An investigation found that the woman was forced to take pregnancy tests and undergo full-body scans for contraband; none was detected. And while Repp assumed the woman was under the influence of narcotics, there was no evidence indicating that she was, and she had never been charged with drug-related offenses.

In a recent interview, Repp said that he has been concerned by the growing rate of overdose deaths in his community and that, in dealing with thousands of cases every year, he must “come up with some kind of decision that follows the law and also is appropriate under the circumstances.”

“I knew what I did was wrong,” Repp said. “I’ll try to make amends on that, and I have a whole year to reflect and contemplate my actions.”

But it wasn’t the only time Repp, who is up for re-election in 2025, has faced criticism.

“Imagine someone sitting in court for the first time, and now they think it’s what the judicial system is like,” said John Kahler II, a lawyer who once accused Repp of being biased against a client and unsuccessfully tried to get him disqualified from the case.

A woman who appeared before Repp in August did file a complaint to say he had labeled her a “known meth user” in open court. She wrote that she was made to feel “very embarrassed by Repp’s conduct and false accusations.” Repp said the complaint process in Ohio is a “good one” because the public does learn about judges accused of misconduct early on.

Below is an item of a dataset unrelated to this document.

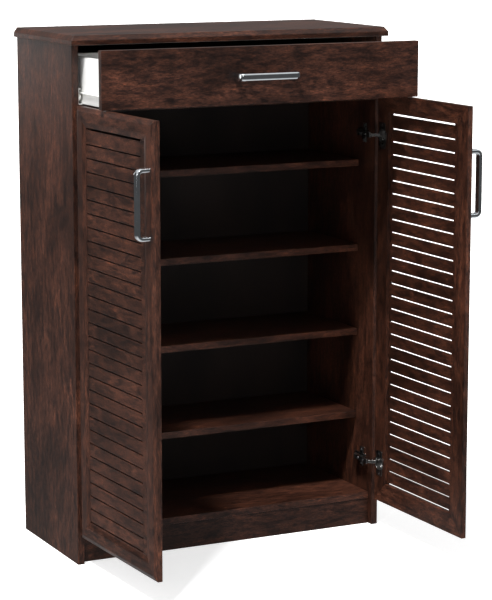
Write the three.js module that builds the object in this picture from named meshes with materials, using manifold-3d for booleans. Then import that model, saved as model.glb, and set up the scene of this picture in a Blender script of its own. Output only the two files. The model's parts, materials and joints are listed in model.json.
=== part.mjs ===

But the woman, Ana Petro, who was in Repp’s court for a traffic violation this year, doesn’t believe his suspension can remedy how he made her and others feel: worthless. A reckoning throughout the judiciary is needed, she said.

“I understand it’s not a judge’s job to be nice, but when he’s abusing his power to be a judge, that’s when I have a problem,” Petro said. “And I don’t trust any judge at all because of him.”